Five Years A Dragoon: ’49 to ’54 and other Adventures on the Great Plains. Percival G. Lowe (1905) reprinted 1965 University of Oklahoma Press Norman
[cross-posted on Albion’s Seedlings]
One of the great dramas of the late 19th century was the rapid American transition from self-absorbed isolationism to globe-trotting bravado in the last decade of the 19th century. Part of the story is the buildup of muscle and self-confidence which the American public and American military acquired during the development of the West. The vast scale of the American continent, its settlement and policing, was to absorb the energies of America through most of the 19th century.
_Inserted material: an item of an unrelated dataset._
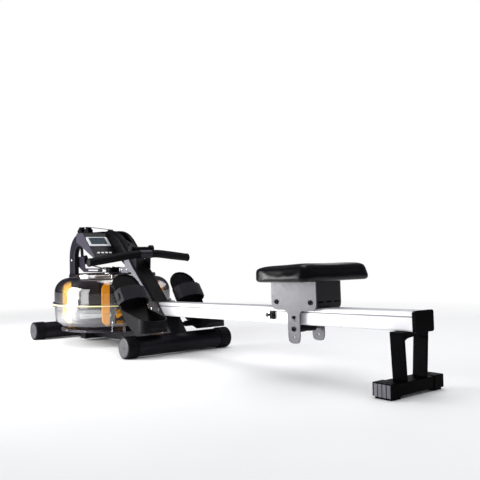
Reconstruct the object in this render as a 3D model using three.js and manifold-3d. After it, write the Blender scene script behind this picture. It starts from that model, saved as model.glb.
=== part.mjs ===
// Water rowing machine: a bent steel frame on two round floor tubes, a water tank with an impeller, a sloping
// belt cover with a console on its near side, two footrests, and a long rail with a rolling seat.
// Units are millimetres. +X runs to the rear, where the seat is, +Y to the far side and +Z up from the floor.
import * as THREE from 'three';
import { mergeVertices } from 'three/addons/utils/BufferGeometryUtils.js';
import Module from 'manifold-3d';

const wasm = await Module();
wasm.setup();

// Clearances and tools
const seatGap = 0.3;
const overrun = 6;
const roundSides = 24;
const smallSides = 12;
const filletSteps = 5;
const hexSides = 6;
const mergeShare = 2e-7;
const roundEndShare = 0.47;

// Floor tubes
const footTubeRadius = 39.5;
const footTubeWall = 2.5;
const footTubeLength = 500;
const footCapRadius = 43;
const footCapLength = 52;
const footCapWall = 3;
const footCapRibDepth = 1.6;
const footCapRibCount = 24;
const frontTubeX = -1012;
const middleTubeX = -136;

// Beam under the tank and the cross bar that steadies the tank
const beamWidth = 80;
const beamHeight = 44;
const beamWall = 3;
const beamTop = 66;
const crossBarX = -808;
const crossBarDepth = 50;
const crossBarWidth = 180;
const crossBarBottom = 10;

// Water tank
const tankX = -671;
const tankRadius = 266;
const tankWall = 4;
const tankBevel = 38;
const tankBevelHeight = 32;
const flangeProud = 8;
const flangeThickness = 6;
const flangeTop = 181;
const gasketThickness = 5;
const shoulderRadius = 66;
const shoulderTop = 303;
const lidRise = 18;
const lidEdge = 6;
const baseRingProud = 9;
const baseRingWidth = 87;
const baseRingStep = 10;
const baseRingHeight = 9;
const shaftRadius = 9;
const shaftTop = 352;
const hubRadius = 34;
const hubHeight = 92;
const bladeCount = 4;
const bladeThickness = 4;
const bladeClear = 28;
const bladeTop = 286;
const bladeFoot = 92;
const bladeRootX = 30;
const bladeCup = 34;
const bladeCornerRadius = 40;
const bladeStartAngle = -35;
const bearingRadius = 30;
const bearingFlange = 50;
const plugRadius = 21;
const plugOffset = 128;
const plugHeight = 13;
const drumRadius = 46;
const drumHeight = 25;
const drumFlange = 2.5;
const drumCore = 31;

// Bent post and arch, on the near side of the belt
const archNear = -41;
const archThickness = 27;
const archFront = -1051;
const archDepth = 57;
const archTop = 518;
const archBend = 120;
const archFoot = 57;
const archEnd = -700;

// Slope cover over the belt
const coverHalfWidth = 41;
const coverEdge = 18;
const coverCrestX = -568;
const coverFootX = -262;
const coverFootTop = 218;
const coverDepth = 34;
const coverCrestDepth = 84;
const coverBend = 165;

// Rail and its socket
const railFrontX = -230.917;
const railFrontTop = 203.117;
const railPitch = 0.021;
const railWidth = 80;
const railHeight = 55;
const railWall = 3;
const railCorner = 7;
const railLength = 1285;
const railGrooveDrop = 13;
const railGrooveWidth = 3;
const railGrooveDepth = 1.5;
const endCapLength = 32;
const endCapProud = 2;
const endCapFace = 2;
const socketWall = 3;
const socketLean = 49;
const spliceX = -563;
const spliceWidth = 23;
const spliceHeight = 26;
const spliceProud = 6;
const boltRadius = 7;
const boltProud = 3.5;

// Upright between the middle tube and the rail
const uprightHalfWidth = 38;
const uprightDepth = 62;
const uprightRearX = -127;
const uprightLeanShare = 0.8;
const pedalAxleX = -196;
const pedalAxleZ = 108;
const pedalAxleRadius = 8;

// Rear foot
const legInset = 56.3;
const legShift = 5;
const legWidth = 45;
const legThickness = 9;
const legTopY = 54;
const legFootY = 45;
const legPlateThickness = 6;
const legPlateDrop = 17;
const legPlateArc = 8;
const rearFootDepth = 62;
const rearFootLength = 233;
const rearFootTop = 42;
const rearFootBottom = 8;
const rearFootWall = 2.5;
const rearCapLength = 42;
const rearCapProud = 1.7;
const rearPadInset = 6;

// Values of the tank, the cover and the rail that follow the sizes above
const tankSides = 32;
const tankDraft = 4;
const bladeSteps = 3;
const hubTaper = 6;
const bearingDepth = 12;
const bearingLip = 2.7;
const plugAngle = 2.2;
const plugLip = 4;
const archSteps = 6;
const archCorner = 5;
const coverWall = 3;
const coverReach = 40;
const coverPathShares = [0.15, 0.35, 0.6];
const coverDepthShares = [0.12, 0.3, 0.62];
const slotHalfWidth = 12;
const slotEnd = -492;
const slotDrop = 24;
const socketReach = 55;
const socketDepth = 17;
const smallSteps = 2;
const plateSteps = 10;
const pedalOuter = 204;
const pedalAxleEnd = 8;
const pedalAxleHead = 12;
const guideSides = 16;
const beltSteps = 6;
const wireSides = 6;
const handleSides = 12;
const gripSides = 16;

// Belt and its guides
const beltHalfWidth = 8;
const beltThickness = 1.8;
const guideHalfWidth = 10;
const guideFlange = 2.6;
const guideBore = 4;
const guideHead = 6.5;
const guidePlate = 3.4;
const topGuideRadius = 15;
const topGuides = { front: [-989, 535], rear: [-916, 533] };
const topPlateDrop = 48;
const topPlateReach = 23;
const loopWire = 2.4;
const loopReach = 38;
const loopDrop = 19;
const lowGuideRadius = 19;
const lowGuide = [-963, 388];
const rollerRadius = 9;
const rollerX = -688;
const rollerDrop = 2;
const rollerAxleHalf = 20;

// Arm from the post and bracket plate beside the cover
const armPostX = -1044;
const armPostTop = 402;
const armPostFoot = 370;
const armEarX = -941;
const armElbowX = -930;
const armTop = 343;
const armFoot = 324;
const armEndX = -751;
const armBend = 14;
const armSlotStart = -900;
const armSlotEnd = -792;
const armSlotHeight = 7;
const sidePlateThickness = 4;
const sidePlate = { left: -520, right: -449, foot: 324.5, step: 351, top: 391, stepX: -475, shoulderX: -486 };
const gusset = { tipX: -311, tipZ: 255, lowX: -352, lowZ: 267, rootX: -438, rootZ: 337 };

// Console
const consoleNear = -156;
const consoleFaceTop = [-646, 489];
const consoleFaceFoot = [-544, 394];
const consoleBack = -728;
const consoleLip = 508;
const consoleBackFoot = 466;
const consoleBellyX = [-696, -609];
const consoleBellyZ = [455, 415];
const consoleNose = 5;
const consoleCorner = 6;
const bezelInset = 4;
const bezelDrop = 64;
const bezelThickness = 3;
const bezelCorner = 5;
const screenSide = 12;
const screenTop = 7;
const screenHeight = 45;
const screenThickness = 1.6;
const buttonCount = 4;
const buttonDrop = 108;
const buttonPitch = 19.5;
const buttonNearY = -126;
const buttonWidth = 12;
const buttonHeight = 9;
const buttonCorner = 3.5;
const buttonProud = 2.5;
const buttonDeep = 4;
const buttonTravel = 1.5;
const buttonSlack = 0.35;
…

After somber hints to Napoleon Bonaparte from Thomas Jefferson, the Louisiana Purchase of 1803 was to add 282,000 square miles to the United States, almost 22% of its ultimate continental extent. Settlement of the Missouri drainage west of the Mississippi was initially quite slow. With the discovery of gold in California in 1849 however, the wagon trails from Saint Louis, Missouri were striking off in greater and greater numbers each year. Five Years a Dragoon may seem a strange subject for a chicagoboyz book review but it describes the American military experience for an ordinary soldier during a period when European nations could ignore American activities except for the border clashes in Maine and Oregon (settled effectively, if not amicably, by treaty with Great Britain). Percival Lowe was an enlisted man and writes in a lucid clear style reminiscent of US Grant’s autobiography. Without a military reputation to enhance, his accounts of the period from 1849 onward in the region from Kansas west to the Rocky Mountains are notable in many ways.